I took my youngest son to a football match on Easter Monday. It used to be something I wryly called a ‘treat’ when the kids were younger, but we usually lost in such depressing circumstances each time that I would then feel the need to give them another treat immediately afterwards, to alleviate the misery. Bowling or pizza or something. Not any more. They are old enough to know what they’re likely to be in for and conscious that their allegiance to the team, Millwall, is inescapable and probably genetic, like ginger hair or a susceptibility to Parkinson’s Disease.
Actually, I say inescapable — the older one escaped by insisting that he had revision to do for his GCSEs. I begged and cajoled, told him the exams don’t really matter and that this was a six-pointer, a crucial game, and I heard him sort of waver for a moment. ‘Who are we playing again?’ he asked. ‘Doncaster Rovers,’ I replied, with great allure.
‘Um. Well, exciting as that sounds, I really must do more French revision, Dad, the exam is only a couple of weeks away.’
I ranted and raved for a while, lamented how he was letting down not just me and Millwall, but letting down himself too, and that if I told people about this revision-obsession business, they would almost certainly think he was gay or something. But he was quite immovable. What can you do with a kid like that?
Do you know, a few months back both boys were meant to be going to a party at some schoolfriend’s place, but at the last moment they decided not to because they feared that ‘alcohol might be present’. To utilise teenage language for a moment — I’m like WTF?
Anyway, I went to the game with the younger one, who sat there, as he always does, with his head in his hands, occasionally giving out a bitter cackle of mirth at our team’s ineptitude. He likes watching Millwall, even though he knows he is being prepared for an adult life of frustration, crushed aspirations and misery. I once said to him, after we’d lost 0-1 at home to Scunthorpe or someone — at least with supporting Millwall you get to go to lots of games, unlike all your Chelsea and Manchester United supporting friends. ‘Yes,’ he said rather grimly, ‘yes indeed. Lots of games. Hurrah.’ But it is good for him, I think. He doesn’t expect too much. And nor does he live his life vicariously through a football team, because if he did he’d be self-harming every day.
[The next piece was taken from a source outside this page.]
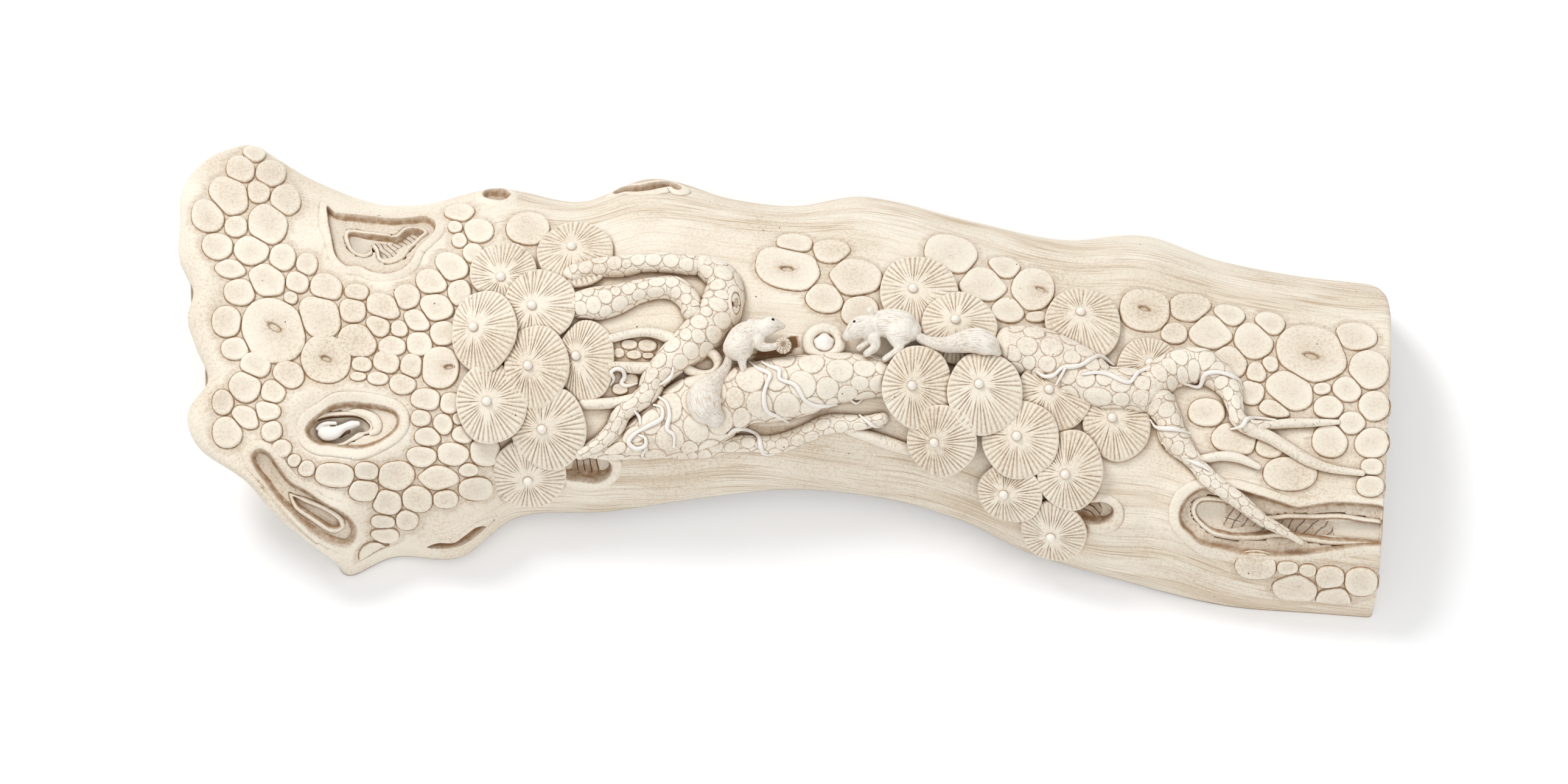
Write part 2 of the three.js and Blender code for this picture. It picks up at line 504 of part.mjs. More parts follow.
// Needle disc: a thin oval plate bent over the trunk, with a bead, on a pad of clay that reaches down to what
// it lies on
function needleDisc({ at, long, wide, rise, lean, bead }, grow) {
  const rim = DISC_THICKNESS / 2;
  const profile = [
    [0, -DISC_BED - grow], [1, -rim - grow], [1, 0], [DISC_FLAT, rim + grow], [0, DISC_CROWN + grow],
  ];
  const plate = new THREE.LatheGeometry(profile.map(([r, z]) => new THREE.Vector2(r, z)), DISC_SIDES);
  plate.rotateX(Math.PI / 2);
  plate.scale(long + grow, wide + grow, 1);
  const lift = (x, y) => lean[0] * x + lean[1] * y - y ** 2 / (2 * DISC_SAG);
  const position = plate.attributes.position;
  for (let i = 0; i < position.count; i += 1) {
    position.setZ(i, position.getZ(i) + lift(position.getX(i), position.getY(i)));
  }
  const frame = squareFrame(at, rise);
  plate.applyMatrix4(frame);
  const pearl = new THREE.Vector3(...bead, DISC_CROWN + lift(...bead)).applyMatrix4(frame);
  return solidOf(plate).add(ball(pearl, BEAD + grow, 5));
}

function branch(stops, grow) {
  const up = seat(stops[Math.floor(stops.length / 2)]).out;
  const ovals = stops.map(([u, v, half, top]) => {
    const height = Math.max(BRANCH_MIDDLE, top - half);
    return { point: above([u, v], height), radii: [half, top - height] };
  });
  return limb(ovals, up, grow);
}

// Frame of a disc or an animal on the trunk, squared to the trunk's length
function squareFrame(at, rise = 0) {
  const { origin, out } = seat(at);
  const along = new THREE.Vector3(1, 0, 0).addScaledVector(out, -out.x).normalize();
  const across = out.clone().cross(along);
  return new THREE.Matrix4().makeBasis(along, across, out).setPosition(origin.addScaledVector(out, rise));
}

function animalLimb(stops, frame, grow) {
  const up = new THREE.Vector3(0, 0, 1).transformDirection(frame);
  const placed = stops.map(([x, y, z, radius]) => (
    { point: new THREE.Vector3(x, y, z).applyMatrix4(frame), radii: [radius, radius] }));
  return limb(placed, up, grow, { step: ANIMAL_STEP });
}

function squirrelBody({ at, body, limbs, balls }, grow) {
  const frame = squareFrame(at);
  const rounds = balls.map(([x, y, z, radius]) => (
    ball(new THREE.Vector3(x, y, z).applyMatrix4(frame), radius + grow, 10)));
  const parts = [...body, ...limbs].map((stops) => animalLimb(stops, frame, grow));
  return [...parts, ...rounds].reduce((all, part) => all.add(part));
}

const squirrelTail = ({ at, tail }, grow) => animalLimb(tail, squareFrame(at), grow);

function nut(grow) {
  const centre = new THREE.Vector3(...NUT.centre).applyMatrix4(squareFrame(NUT.from));
  return ball(centre, NUT.radius + grow, 8);
}

function kernel(grow) {
  const { origin, out } = seat(BRANCH_RINGS.ring_knot.at);
  return ball(origin.addScaledVector(out, KERNEL.rise), KERNEL.radius + grow, 9);
}

// Every luted piece, lowest first. A piece is trimmed to the pieces after it and to the trunk.
const luted = [];
const addPiece = (name, color, build) => luted.push({ name, color, solid: build(0), grown: build(SEAT_GAP) });

addPiece('hollow_kernel', WHITE, (grow) => pod(HOLLOW_KERNEL, grow));
for (const [name, stops] of Object.entries(BRANCHES)) {
  addPiece(name, CREAM, (grow) => branch(stops, grow));
}
for (const [name, ring] of Object.entries(BRANCH_RINGS)) {
  addPiece(name, CREAM, (grow) => roll(ring, grow));
}
addPiece('ring_kernel', WHITE, kernel);
DISCS.forEach((disc, i) => {
  addPiece(`needle_disc_${String(i + 1).padStart(2, '0')}`, DISC_CREAM, (grow) => needleDisc(disc, grow));
});
addPiece('squirrel_left_tail', WHITE, (grow) => squirrelTail(SQUIRREL_LEFT, grow));
addPiece('squirrel_right_tail', WHITE, (grow) => squirrelTail(SQUIRREL_RIGHT, grow));
addPiece('nut', WHITE, nut);
addPiece('squirrel_left', WHITE, (grow) => squirrelBody(SQUIRREL_LEFT, grow));
addPiece('squirrel_right', WHITE, (grow) => squirrelBody(SQUIRREL_RIGHT, grow));

const object = new THREE.Group();
object.name = 'wrist_rest';

function place(name, color, solid) {
  const mesh = new THREE.Mesh(geometryOf(solid), clay(color));
  mesh.name = name;
  object.add(mesh);
  return mesh;
}

// The largest single body of a solid that trimming may have left in crumbs
function largest(solid) {
  const bodies = solid.decompose();
  return bodies.reduce((best, body) => (body.volume() > best.volume() ? body : best));
}

function boxesMeet(a, b) {
  const [p, q] = [a.boundingBox(), b.boundingBox()];
  return [0, 1, 2].every((k) => p.min[k] < q.max[k] && q.min[k] < p.max[k]);
}

place('trunk_shell', CREAM, trunkShell(0));
const trunkGrown = trunkShell(SEAT_GAP);
luted.forEach((piece, i) => {
  let solid = piece.solid.subtract(trunkGrown);
  for (const upper of luted.slice(i + 1)) {
    if (boxesMeet(solid, upper.grown)) solid = solid.subtract(upper.grown);
  }
  place(piece.name, piece.color, largest(solid));
});

// Tendrils are laid over whatever is there: each point rests on the highest surface below it
const lookDown = new THREE.Raycaster();
const underlay = [...object.children];
const laid = luted.map((piece) => piece.grown);
const restingHeight = (x, y) => {
  lookDown.set(new THREE.Vector3(x, y, CREST * 4), new THREE.Vector3(0, 0, -1));
  const hits = lookDown.intersectObjects(underlay, false);
  return hits.length ? hits[0].point.z : 0;
};

function tendril(polyline) {
  const marks = polyline.map((p) => above(p, 0)).map((p) => new THREE.Vector3(p.x, p.y, 0));
  const route = new THREE.CatmullRomCurve3(marks, false, 'centripetal');
  const count = Math.max(4, Math.round(route.getLength() / TENDRIL_STEP));
  const bare = Array.from({ length: count + 1 }, (_, i) => route.getPoint(i / count));
  const clear = TENDRIL + SEAT_GAP + TENDRIL_PLAY;
  const reach = TENDRIL + TENDRIL_PLAY;
  const round = [[0, 0], [reach, 0], [-reach, 0], [0, reach], [0, -reach]];
  const heights = bare.map(({ x, y }) => Math.max(...round.map(([dx, dy]) => restingHeight(x + dx, y + dy))));
  const stops = bare.map((p, i) => {
    const [before, after] = [heights[Math.max(i - 1, 0)], heights[Math.min(i + 1, count)]];
    const height = Math.max(heights[i], (before + after) / 2 - TENDRIL_DIP);
    return { point: p.setZ(height + clear), radii: [TENDRIL, TENDRIL] };
  });
  const up = new THREE.Vector3(0, 0, 1);
  return (grow) => limb(stops, up, grow, { sides: TENDRIL_SIDES, step: TENDRIL_STEP });
}

TENDRILS.forEach((polyline, i) => {
  const strand = tendril(polyline);
  const cut = laid.reduce((solid, under) => (
    boxesMeet(solid, under) ? solid.subtract(under) : solid), strand(0).subtract(trunkGrown));
  underlay.push(place(`tendril_${String(i + 1).padStart(2, '0')}`, WHITE, largest(cut)));
  laid.push(strand(SEAT_GAP));
});

// The origin is the middle of the object's footprint, on the desk
const bounds = new THREE.Box3().setFromObject(object);
const middle = bounds.getCenter(new THREE.Vector3());
object.position.set(-middle.x, -middle.y, -bounds.min.z);
object.updateMatrixWorld(true);

export default object;
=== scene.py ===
"""A biscuit porcelain wrist rest: a vaulted pine trunk with branches, needle discs, squirrels and tendrils.

Sizes are in millimetres, in the maker's frame of the trunk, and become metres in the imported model's frame
when a mesh is made.
"""

import logging
import math
from dataclasses import dataclass, field
from enum import Enum
from typing import Callable, Sequence

import bpy
import numpy as np
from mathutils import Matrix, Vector
from mathutils.bvhtree import BVHTree

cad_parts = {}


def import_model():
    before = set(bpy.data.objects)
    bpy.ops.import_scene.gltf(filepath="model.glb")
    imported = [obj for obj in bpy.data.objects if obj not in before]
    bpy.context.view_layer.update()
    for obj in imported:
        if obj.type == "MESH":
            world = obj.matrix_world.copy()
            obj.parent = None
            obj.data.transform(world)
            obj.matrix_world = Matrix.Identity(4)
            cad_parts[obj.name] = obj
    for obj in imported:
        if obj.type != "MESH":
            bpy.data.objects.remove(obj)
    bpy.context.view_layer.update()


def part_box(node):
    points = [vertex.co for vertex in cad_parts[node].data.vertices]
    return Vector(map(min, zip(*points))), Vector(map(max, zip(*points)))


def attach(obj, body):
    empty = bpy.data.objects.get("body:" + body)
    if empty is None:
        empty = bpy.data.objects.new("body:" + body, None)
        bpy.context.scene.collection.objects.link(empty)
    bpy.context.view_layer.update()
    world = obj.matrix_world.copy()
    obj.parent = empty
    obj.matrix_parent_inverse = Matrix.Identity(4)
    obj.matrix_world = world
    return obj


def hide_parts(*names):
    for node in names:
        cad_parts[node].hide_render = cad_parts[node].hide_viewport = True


LOG = logging.getLogger("wrist_rest")
MM = 0.001
Stations = Sequence[tuple[float, float]]
Spot = tuple[float, float]
Array = np.ndarray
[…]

They are probably self-harming right now up in Manchester, the red half of Manchester. The famous United have kicked out their newish manager, a man called David Moyes, because he was not able to deliver to them the untrammelled success which they believe is their absolute right and should be guaranteed under the law. The sports journalists, all of whom — without exception — applauded the appointment of this Moyes chap back in the summer of 2013, are now similarly unanimous that he has been a complete disaster, utterly useless, anybody could have seen that he wasn’t the right man, etc. I sometimes think that even financial journalists are more astute than sports journalists, and less short-termist in their outlooks.
Among the crimes committed by Moyes were a failure to suck up sufficiently to Manchester United’s star player, a Dutchman called Robin Van Persie who resembles, facially, a smug weasel. He may also have estranged another genius, Ryan Giggs, a sharp-faced little Welshman with an overly active penis, allegedly. Oh, and Moyes was ‘out of his depth’ and did not appreciate the scale of the task involved in managing a team whose supporters seem to have no particular interest in football, just in winning stuff. Manchester United are likely to finish seventh in the top division this season, which is, according to their fans and now, apparently, the board, nowhere near good enough.
It is hard not to feel sorry for Moyes. The truth is he probably thought he knew how to deal with inflated egos during his previous tenure as manager of a less successful and less fashionable but still considerable club, Everton. But he was wrong. The egos at Manchester United are of a different scale altogether, which is why they presumably played this season with a despondent and distracted air, disinclined to run about very much, apparently unable to concentrate on what was happening right there in front of them on the pitch.
Football at the very top level has become so horribly precious, so pretentious and pompous these days, that I am glad I have nothing to do with it. So many egos to be massaged, including those of the fans who, to be fair, pay extortionate amounts of money to have their desolate lives lifted by the acquisition of trophies by other people. They had a banner over one end of Old Trafford reading ‘The Chosen One’, a reference to David Moyes; now they are not merely going to take it down but have offered to donate it to a museum. Such hubris, such narcissism. Roll the banner up tightly and insert it into your collective bottoms, please.
Final score: Millwall 0-0 Doncaster Rovers.